The data below holds a line containing "for collection in" and a line containing "from mathutils.geometry import"; please quote exactly those two lines and every line between them, and nothing else.

(Records with modeling code)

• • •

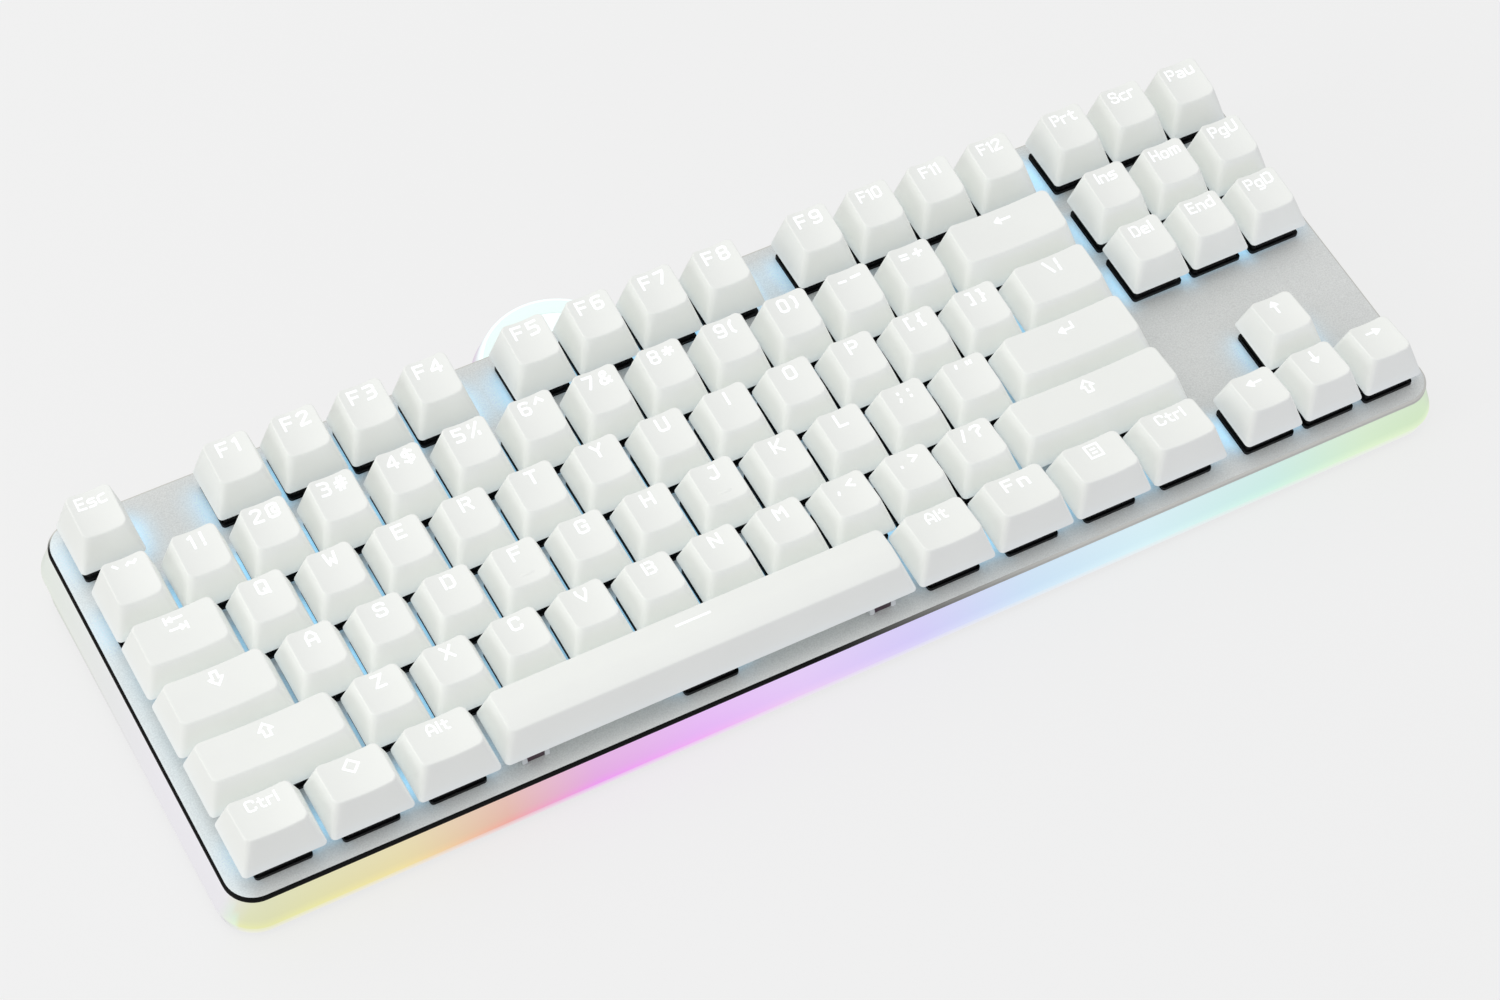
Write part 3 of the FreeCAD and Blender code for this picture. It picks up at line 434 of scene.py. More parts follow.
def cap_shape(row, units):
    """Hollow cap as one tube: from its roof inside down to the skirt, then up to the dished top."""
    form = CapForm(row, units)
    edge = form.outline(1.0, 0.0)
    heights = [form.top(x, y) for x, y in edge]
    lowest = min(heights)
    roof = lowest - CAP_ROOF - 0.3
    inside = [[(x, y, z) for x, y in form.outline(rise, 0.0, shrink)] for rise, shrink, z in
              ((roof / lowest, CAP_WALL + 0.5, roof), (roof / lowest, CAP_WALL, roof - 0.5),
               (0.02, CAP_WALL, 0.25), (0.0, CAP_WALL - 0.3, 0.0))]

    def wall(rise, inset):
        return [(x, y, rise * h) for (x, y), h in zip(form.outline(rise, inset), heights)]

    wall_end = 1 - EDGE_ROUND / lowest
    rings = inside + [wall(*at) for at in ((0.0, 0.35), (0.0, 0.12), (0.015, 0.0), (0.3, 0.0), (0.62, 0.0),
                                           (wall_end - EDGE_SUPPORT / lowest, 0.0))]
    for k in range(EDGE_STEPS + 1):
        s = k / EDGE_STEPS
        rise = 1 - (1 - s) ** 2 * (1 - wall_end)
        inset = s ** 2 * EDGE_ROUND
        rings.append([(x, y, rise * form.top(*over)) for (x, y), over in
                      zip(form.outline(rise, inset), form.outline(1.0, inset))])
    for inset in (EDGE_ROUND + EDGE_SUPPORT, EDGE_ROUND + 0.5):
        rings.append([(x, y, form.top(x, y)) for x, y in form.outline(1.0, inset)])
    if form.convex:
        y_mid = (form.y_front + form.y_back) / 2
        for part in (0.3, 0.6, 0.85):
            ring = [(x, y_mid + (y - y_mid) * (1 - part)) for x, y, _ in rings[-1]]
            rings.append([(x, y, form.top(x, y)) for x, y in ring])
    shape = Shape()
    shape.tube(rings, cap_first=False, cap_last=False)
    last = (len(rings) - 1) * len(edge)
    lid = close_across(edge, form.across)
    shape.add([], [tuple(reversed(face)) for face in lid] + [[last + i for i in face] for face in lid])
    for dx in (0.0, *stabiliser_offsets(units)):
        post(shape, dx, roof)
    return shape, form


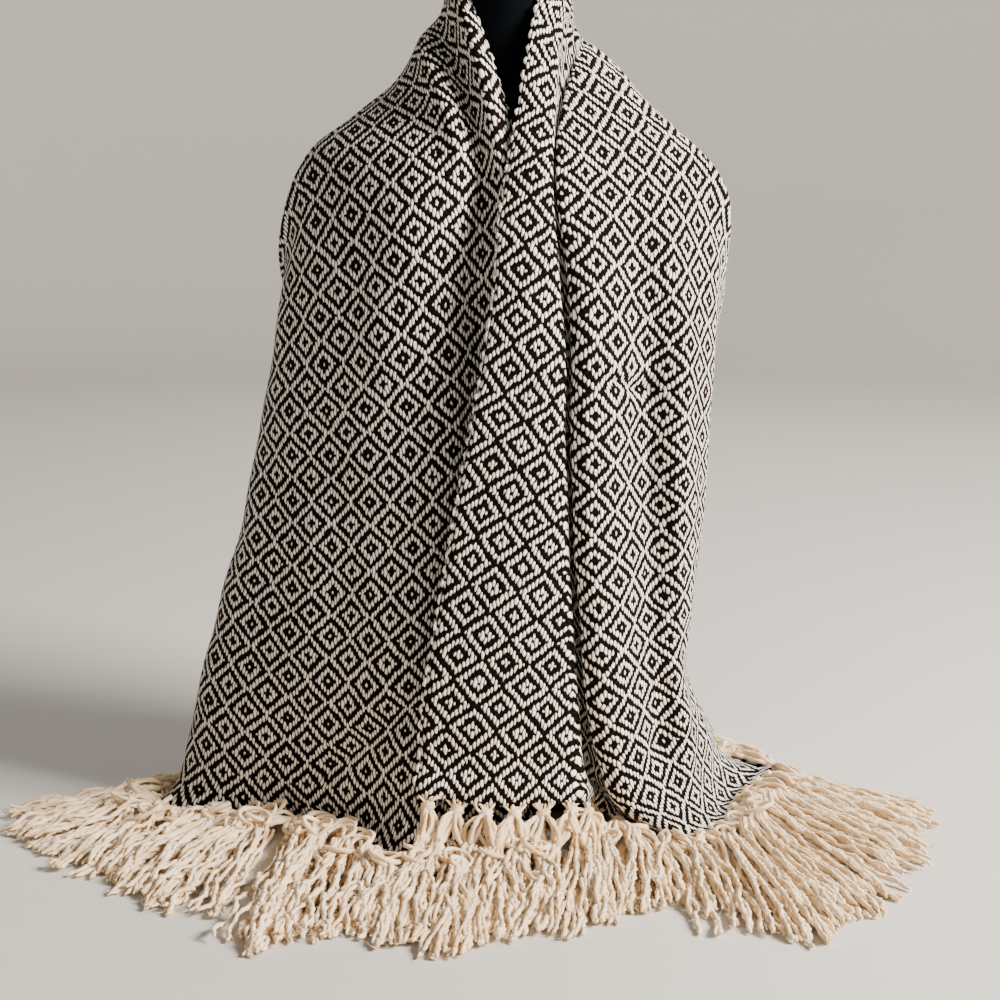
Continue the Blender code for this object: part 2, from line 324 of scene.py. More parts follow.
        is_warp = add_node(tree, "ShaderNodeMapRange", {}, edge).outputs[0]
        colour = add_node(tree, "ShaderNodeMix", {"data_type": "RGBA"}, {0: is_warp, 6: dark, 7: cream})
        tree.links.new(colour.outputs[2], shader.inputs["Base Color"])
        relief = {"Strength": self.relief_strength, "Distance": self.relief_mm * MM}
        bump = add_node(tree, "ShaderNodeBump", {}, {**relief, "Height": known["top_hairy"]})
        tree.links.new(bump.outputs[0], shader.inputs["Normal"])
        shader.inputs["Roughness"].default_value = self.roughness
        shader.inputs["Specular IOR Level"].default_value = self.specular
        return material

    def _yarn(
        self, tree: bpy.types.NodeTree, height: bpy.types.NodeSocket, span: tuple, deep: str, light: str
    ) -> bpy.types.NodeSocket:
        """Paints shade on one yarn: its colour darkens from its crown to its edge, deep in the cloth.

        Args:
            tree: the material's node tree.
            height: how high the yarn stands.
            span: the heights of its edge and its crown, over which the painted shade fades.
            deep: the painted shade colour, deep in the cloth.
            light: the yarn's own colour, at its crown.

        Returns:
            The colour socket.
        """
        low, high = span
        heights = {"Value": height, "From Min": low, "From Max": high}
        # Painted shade: 0 at the yarn's edge, 1 at its crown.
        painted_shade_fade = add_node(tree, "ShaderNodeMapRange", {}, heights).outputs[0]
        ramp = add_node(tree, "ShaderNodeValToRGB", {}, {"Fac": painted_shade_fade})
        set_ramp(ramp, (0.0, 1.0), (deep, light))
        return ramp.outputs[0]


@dataclass(frozen=True)
class FringeCotton:
    """Undyed cotton yarn, loosely plied: chalky and soft, with faintly darker patches.

    The hairs are noise with a grain of about a millimetre, coarser than real ones.
    """

    name: str = "cotton_fringe_yarn"
    light: str = "#F8DEBA"
    shade: str = "#D9BB8E"
    stops: tuple = (0.3, 0.62)
    patches_per_metre: float = 45.0
    hairs_per_metre: float = 1100.0
    hair_mm: float = 0.4
    hair_strength: float = 0.5
    roughness: float = 0.95
    sheen: float = 0.25
    specular: float = 0.2

    def material(self) -> bpy.types.Material:
        """Builds the yarn's material.

        Returns:
            The material.
        """
        material, tree, shader = new_material(self.name)
        where = add_node(tree, "ShaderNodeTexCoord", {}, {}).outputs["Object"]
        scales = (self.patches_per_metre, 3.0), (self.hairs_per_metre, 2.0)
        patches, hairs = [
            add_node(tree, "ShaderNodeTexNoise", {}, {"Vector": where, "Scale": scale, "Detail": detail})
            for scale, detail in scales
        ]
        ramp = add_node(tree, "ShaderNodeValToRGB", {}, {"Fac": patches.outputs["Fac"]})
        set_ramp(ramp, self.stops, (self.shade, self.light))
        tree.links.new(ramp.outputs[0], shader.inputs["Base Color"])
        relief = {"Strength": self.hair_strength, "Distance": self.hair_mm * MM}
        bump = add_node(tree, "ShaderNodeBump", {}, {**relief, "Height": hairs.outputs["Fac"]})
        tree.links.new(bump.outputs[0], shader.inputs["Normal"])
        shader.inputs["Roughness"].default_value = self.roughness
        shader.inputs["Sheen Weight"].default_value = self.sheen
        shader.inputs["Specular IOR Level"].default_value = self.specular
        return material


@dataclass(frozen=True)
class SelvedgeCotton(FringeCotton):
    """The cloth's own cream warp cotton where it shows alone at the edge: paler than the fringe, as dry."""

    name: str = "selvedge_warp_yarn"
    light: str = "#F6F0E6"
    shade: str = "#D9CEC0"


@dataclass(frozen=True)
class BustCoating:
    """A moulded display form sprayed matt near-black: an even, faintly pebbled coat with a dull gleam."""

    name: str = "bust_cover_coat"
    colour: str = "#020508"
    worn: str = "#04080D"
    stops: tuple = (0.35, 0.8)
    clouds_per_metre: float = 9.0
    pebble_mm: float = 1.2
    pebble_depth_mm: float = 0.2
    pebble_strength: float = 0.3
    roughness: float = 0.85
    specular: float = 0.05

    def material(self) -> bpy.types.Material:
        """Builds the coat's material.

        Returns:
            The material.
        """
        material, tree, shader = new_material(self.name)
        where = add_node(tree, "ShaderNodeTexCoord", {}, {}).outputs["Object"]
        scales = (self.clouds_per_metre, 3.0), (1 / (self.pebble_mm * MM), 1.0)
        cloud, pebble = [
            add_node(tree, "ShaderNodeTexNoise", {}, {"Vector": where, "Scale": scale, "Detail": detail})
            for scale, detail in scales
        ]
        ramp = add_node(tree, "ShaderNodeValToRGB", {}, {"Fac": cloud.outputs["Fac"]})
        set_ramp(ramp, self.stops, (self.colour, self.worn))
        tree.links.new(ramp.outputs[0], shader.inputs["Base Color"])
        relief = {"Strength": self.pebble_strength, "Distance": self.pebble_depth_mm * MM}
        bump = add_node(tree, "ShaderNodeBump", {}, {**relief, "Height": pebble.outputs["Fac"]})
        tree.links.new(bump.outputs[0], shader.inputs["Normal"])
        shader.inputs["Roughness"].default_value = self.roughness
        shader.inputs["Specular IOR Level"].default_value = self.specular
        return material


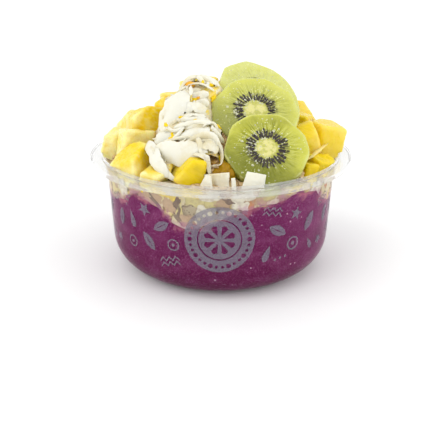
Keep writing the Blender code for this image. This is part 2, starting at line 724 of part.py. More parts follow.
def chip_solid(chip, grow=0.0):
    """A flat chip, wider at one end, standing on its foot."""
    turn = (chip.turn[0], chip.turn[1] - 90, chip.turn[2])
    halves = [0.5 * (chip.foot + (chip.top - chip.foot) * k / CHIP_STEPS) + grow
              for k in range(CHIP_STEPS + 1)]
    thickness = FLAKE_THICKNESS + 2 * grow
    return bent_strip(chip.place, turn, chip.height + 2 * grow, chip.curl, thickness, halves)


def coconut_core(grow):
    """The lens under the flakes, with lumps drawn over it."""
    bm = bmesh.new()
    bmesh.ops.create_icosphere(bm, subdivisions=2, radius=1.0)
    swing = Matrix.Rotation(math.radians(COCONUT_SWING), 4, "Z")
    slope = swing @ Matrix.Rotation(math.radians(COCONUT_SLOPE), 4, "X")
    for vert in bm.verts:
        spot = vert.co.copy()
        wave = math.sin(7 * spot.x + 2) * math.sin(6 * spot.y) + 0.8 * math.sin(9 * spot.y)
        lump = 1 + COCONUT_LUMP * wave
        radii = [radius * lump + grow for radius in COCONUT_RADII]
        vert.co = Vector([a * b for a, b in zip(spot, radii)])
    bm.transform(Matrix.Translation(COCONUT_CENTRE) @ slope)
    return bm


def spread_flakes():
    """Flakes scattered over the top and the back of the heap."""
    rng = random.Random(21)
    flakes = []
    for k in range(SPREAD_FLAKES):
        angle = 2 * math.pi * k / SPREAD_FLAKES
        across = SPREAD_ACROSS * math.cos(angle) + rng.uniform(-1, 1) * SPREAD_STRAY
        along = SPREAD_ALONG * math.sin(angle) + rng.uniform(-1, 1) * SPREAD_STRAY
        x = COCONUT_CENTRE[0] + across
        y = COCONUT_CENTRE[1] + along
        z = COCONUT_CENTRE[2] + SPREAD_LIFT + along * math.tan(math.radians(COCONUT_SLOPE))
        turn = (COCONUT_SLOPE + rng.uniform(-20, 20), rng.uniform(-30, 30), rng.uniform(0, 180))
        flakes.append(Flake((x, y, z), rng.uniform(12, 20), rng.uniform(5, 8),
                            rng.uniform(40, 110), turn))
    return flakes


def main():
    """Build the whole bowl."""
    for old in list(bpy.data.objects):
        bpy.data.objects.remove(old)
    materials = {name: make_material(name) for name in COLOURS}
    root = bpy.data.objects.new("pitaya_bowl", None)
    bpy.context.scene.collection.objects.link(root)

    sets = {name: new_set(name) for name in CUTTER_SETS}
    as_cutter(tub_keep_out(), "tub_keep_out", sets["rim_space"])
    as_cutter(blend_keep_out(), "blend_keep_out", sets["rim_space"])

    make_tub(materials["clear_plastic"], root)
    make_blend(materials["pitaya_blend"], root)
    for kiwi in KIWI_SLICES:
        bm = slice_solid(kiwi)
        finish(bm, kiwi.name, materials["kiwi"], kiwi.place, root)
        as_cutter(slice_solid(kiwi, grow=GAP), f"{kiwi.name}_space", sets["coconut_space"])
        as_cutter(slice_solid(kiwi, grow=GAP, forward=25), f"{kiwi.name}_front", sets["bed_space"])

    for k, chip in enumerate(COCONUT_CHIPS):
        piece = finish(chip_solid(chip), f"coconut_chip_{k + 1}", materials["coconut"],
                       chip.place, root)
        combine(piece, "DIFFERENCE", sets["coconut_space"])
        as_cutter(chip_solid(chip, grow=GAP), f"chip_space_{k}", sets["rim_space"])
        as_cutter(chip_solid(chip, grow=GAP), f"chip_bed_{k}", sets["bed_space"])

    back = back_fruit()
    fruit = {"pineapple": [*PINEAPPLE, *back["pineapple"]], "mango": [*MANGO, *back["mango"]],
             "fruit_flesh": WALL_CHUNKS}
    for k, bm in enumerate(make_fruit(fruit, materials, root, sets["rim_space"])):
        as_cutter(bm.copy(), f"fruit_space_{k}", sets["coconut_space"])
        as_cutter(bm, f"fruit_bed_{k}", sets["bed_space"])

    as_cutter(bed_solid(GAP), "bed_space", sets["bed_below"])
    for k, flake in enumerate((*COCONUT_FLAKES, *spread_flakes())):
        strip = as_cutter(flake_solid(flake), f"flake_{k}", sets["flakes"])
        combine(strip, "DIFFERENCE", sets["bed_below"])
    coconut = finish(coconut_core(0.0), "coconut_flakes", materials["coconut"], (0, 0, 0), root)
    combine(coconut, "UNION", sets["flakes"])
    combine(coconut, "DIFFERENCE", sets["coconut_space"])
    keep_largest(coconut.data)
    as_cutter(coconut_core(GAP), "coconut_space", sets["bed_space"])

    bed = finish(bed_solid(), "granola_bed", materials["granola"], (0, 0, 0), root)
    for k, bm in enumerate(granola_lumps()):
        as_cutter(bm, f"lump_{k}", sets["lumps"])
    combine(bed, "UNION", sets["lumps"])
    combine(bed, "DIFFERENCE", sets["bed_space"])
    keep_largest(bed.data)

    for collection in sets.values():
        for cutter in list(collection.objects):
            bpy.data.objects.remove(cutter)
        bpy.data.collections.remove(collection)


main()
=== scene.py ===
"""Pitaya bowl: the looks of the clear tub and its food, made over the packed frame.

Run it with Blender's --background --python, or from Blender's text editor. A panel in the 3D
view's sidebar then lists the pieces. Lengths are in metres. The bowl stands on Z = 0 round the
Z axis, and the side that the photograph shows faces -Y.
"""

import math
import random
from contextlib import contextmanager

import bpy
import numpy as np
from bpy.props import FloatProperty, FloatVectorProperty, IntProperty, PointerProperty
from mathutils import Euler, Matrix, Vector, noise
from mathutils.bvhtree import BVHTree
from mathutils.geometry import interpolate_bezier


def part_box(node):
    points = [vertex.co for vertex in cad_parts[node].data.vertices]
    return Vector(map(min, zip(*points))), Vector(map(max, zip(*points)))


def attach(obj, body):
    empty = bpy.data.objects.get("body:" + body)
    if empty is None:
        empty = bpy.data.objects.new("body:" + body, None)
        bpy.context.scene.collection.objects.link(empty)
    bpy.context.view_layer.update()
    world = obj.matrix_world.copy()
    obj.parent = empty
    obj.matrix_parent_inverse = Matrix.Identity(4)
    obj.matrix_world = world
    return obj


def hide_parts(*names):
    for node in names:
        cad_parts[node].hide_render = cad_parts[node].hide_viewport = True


bl_info = {
    "name": "Pitaya bowl",
    "version": (1, 0, 0),
    "blender": (4, 5, 0),
    "location": "3D View > Sidebar > Bowl",
    "description": "Builds a clear tub of pitaya blend heaped with fruit, granola and coconut",
    "category": "Object",
}

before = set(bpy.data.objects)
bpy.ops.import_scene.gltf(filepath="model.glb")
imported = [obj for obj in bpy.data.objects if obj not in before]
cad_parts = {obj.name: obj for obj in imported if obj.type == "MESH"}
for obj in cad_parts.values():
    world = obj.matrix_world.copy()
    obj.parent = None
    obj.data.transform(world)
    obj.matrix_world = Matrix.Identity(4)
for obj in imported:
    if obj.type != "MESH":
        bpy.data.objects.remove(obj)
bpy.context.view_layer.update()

MM = 0.001
TURN_STEPS = 192             # faces round the tub and the blend
ARC_STEPS = 14               # faces up their rounded foot
OVERHEAD = 0.2               # height from which things are dropped on the heap
OWN_SHADE = 0.999            # a copy's kind is a whole number, and its own shade is added to it

# How far food reaches into the clear wall, so that no air shows. Each kind of food takes its own
# share of it, and what takes more shows in front of the rest.
INTO_WALL = 0.2 * MM


# Settings ---------------------------------------------------------------------------------------

def metres(name, description, default):
    """A property for a length in metres."""
    return FloatProperty(name=name, description=description, default=default, precision=5,
                         unit="LENGTH", subtype="DISTANCE")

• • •

OUTPUT OF THE EXERCISE:
    for collection in sets.values():
        for cutter in list(collection.objects):
            bpy.data.objects.remove(cutter)
        bpy.data.collections.remove(collection)


main()
=== scene.py ===
"""Pitaya bowl: the looks of the clear tub and its food, made over the packed frame.

Run it with Blender's --background --python, or from Blender's text editor. A panel in the 3D
view's sidebar then lists the pieces. Lengths are in metres. The bowl stands on Z = 0 round the
Z axis, and the side that the photograph shows faces -Y.
"""

import math
import random
from contextlib import contextmanager

import bpy
import numpy as np
from bpy.props import FloatProperty, FloatVectorProperty, IntProperty, PointerProperty
from mathutils import Euler, Matrix, Vector, noise
from mathutils.bvhtree import BVHTree
from mathutils.geometry import interpolate_bezier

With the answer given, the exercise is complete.